His white and grey bedroom is a masterclass in self-indulgence, with soft throws, an elliptical freestanding bath and a plastic and upholstery BD Barcelona Poltronas Showtime armchair as a statement piece. At the top of the floating staircase is Christophers’s study, where you’ll find one of his few design mistakes: a fridge behind the desk that quietly hummed him to distraction (now turned off). Out on the roof terrace, sofa units by Botsford give a Balearic club feel, and narrow-width decking lends a boatie look.
Five years on, the house is exactly how Christophers had imagined — tweaks notwithstanding — but falling in love with a long-term friend has scuppered any hope of staying in his male bastion. He is decamping to Buckinghamshire to be with Miranda Hume-Beatty, 33 — who is the mother of four children aged between 2 and 16, and runs a party shop in Amersham. His pristine, gallery-style home isn’t exactly child-friendly, so he is selling up for £6m.

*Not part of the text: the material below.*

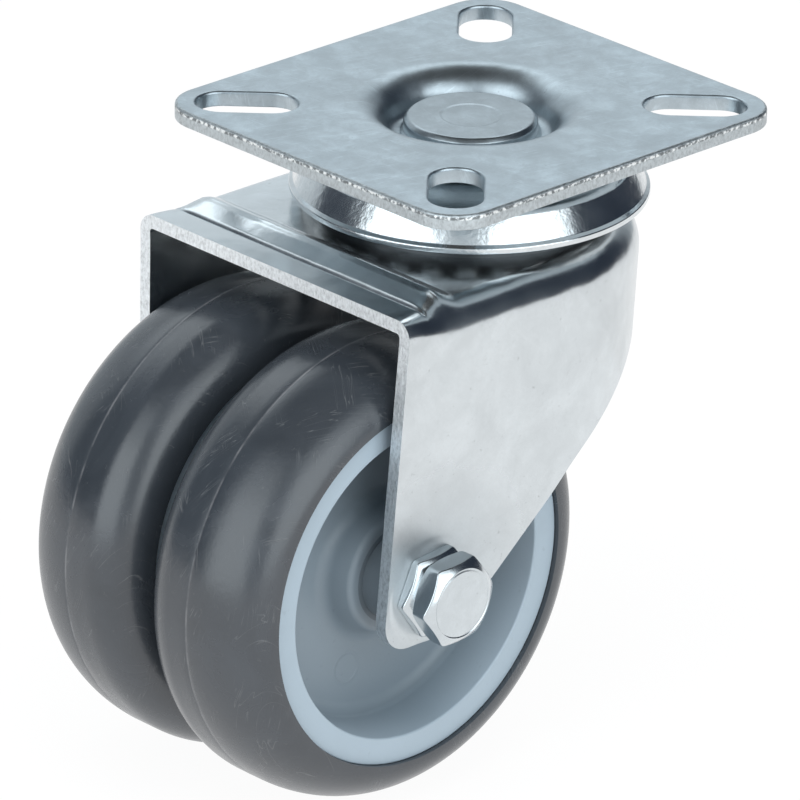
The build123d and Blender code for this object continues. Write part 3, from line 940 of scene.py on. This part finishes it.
class Shader(Nodes):
    """A material with short calls for the few nodes that the looks need. Noise scales are per metre."""

    def __init__(self, name, **values):
        self.material = bpy.data.materials.new(name)
        self.material.use_nodes = True
        super().__init__(self.material.node_tree)
        self.surface = self.tree.nodes["Principled BSDF"]
        for socket, value in values.items():
            self.surface.inputs[socket.replace("_", " ")].default_value = value

    def place(self, scale=(1, 1, 1), turn=(0, 0, 0)):
        """Object coordinates in metres, turned by degrees and then stretched by scale."""
        coords = self.add("ShaderNodeTexCoord")
        inputs = {"Vector": coords.outputs["Object"], "Rotation": [math.radians(angle) for angle in turn]}
        turned = self.add("ShaderNodeMapping", inputs)
        return self.add("ShaderNodeMapping", {"Vector": turned.outputs[0], "Scale": scale}).outputs[0]

    def axle_distance(self, offset=(0, 0)):
        """Distance from the wheel axle, or from a line beside it, offset in millimetres along X and Z."""
        line = ((AXLE.x + offset[0]) * MM, 0, (AXLE.z + offset[1]) * MM)
        inputs = {0: self.place((1, 0, 1)), 1: line}
        return self.add("ShaderNodeVectorMath", inputs, operation="DISTANCE").outputs["Value"]

    def noise(self, vector, scale, detail=3.0, roughness=0.5, distortion=0.0):
        inputs = {"Vector": vector, "Scale": scale, "Detail": detail}
        inputs.update({"Roughness": roughness, "Distortion": distortion})
        return self.add("ShaderNodeTexNoise", inputs).outputs["Fac"]

    def ramp(self, factor, *stops):
        """Colour ramp through (position, grey or colour) stops."""
        node = self.add("ShaderNodeValToRGB", {"Fac": factor})
        elements = node.color_ramp.elements
        while len(elements) < len(stops):
            elements.new(0.5)
        for element, (position, value) in zip(elements, stops):
            element.position = position
            element.color = (value, value, value, 1) if isinstance(value, (int, float)) else (*value, 1)
        return node.outputs["Color"]

    def slope(self, value, start, end, start_value=0.0, end_value=1.0):
        """Straight change from one value to another between two inputs."""
        inputs = {"Value": value, "From Min": start, "From Max": end}
        inputs.update({"To Min": start_value, "To Max": end_value})
        return self.add("ShaderNodeMapRange", inputs).outputs[0]

    def math(self, operation, a, b=0.0):
        return self.add("ShaderNodeMath", {0: a, 1: b}, operation=operation).outputs[0]

    def mix(self, factor, a, b, blend="MIX"):
        a, b = (value if isinstance(value, bpy.types.NodeSocket) else (*value, 1) for value in (a, b))
        inputs = {0: factor, 6: a, 7: b}
        return self.add("ShaderNodeMix", inputs, data_type="RGBA", blend_type=blend).outputs[2]

    def cover(self, base, mask, amount, colour):
        """Base colour with a share of another colour where the mask is."""
        return self.mix(self.math("MULTIPLY", mask, amount), base, colour)

    def bump(self, height, strength, distance, normal=None):
        inputs = {"Height": height, "Strength": strength, "Distance": distance}
        if normal is not None:
            inputs["Normal"] = normal
        return self.add("ShaderNodeBump", inputs).outputs["Normal"]

    def link(self, socket, output):
        self.tree.links.new(output, self.surface.inputs[socket])

    def scratches(self, turn, width, amount, scale=(30, 900, 30)):
        """Thin long marks, 0 to 1: the level lines of a stretched noise, kept in a few patches."""
        lines = self.noise(self.place(scale, turn), 1.0, 2.0)
        level = self.math("ABSOLUTE", self.math("SUBTRACT", lines, 0.5))
        thin = self.ramp(level, (0.0, 1.0), (width, 0.0))
        patches = self.noise(self.place(turn=turn), 140.0, 2.0)
        kept = self.ramp(patches, (1 - amount - 0.08, 0.0), (1 - amount, 1.0))
        return self.math("MULTIPLY", thin, kept)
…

The next phase of his life won’t be all school runs and farmer’s markets, though. Christophers is preparing to relaunch himself into the world of fast-food gastronomy, this time with the soon to be available fresh Indian Rola Wala wrap, which will start at about £3.50 (although he says he still loves pasties). And he is particularly excited about One Feeds Two, a food-partnering charity he has co-founded, whereby outlets featuring the organisation’s stamp will provide a meal to a child living in extreme poverty every time you buy something.
He is also keen to keep his hand in the property market, and is considering developing flats for first-time buyers in London. “It would be good to create homes at the lower end of the market that have real design values,” he says. Gold skulls and blue-horned dogs will be optional.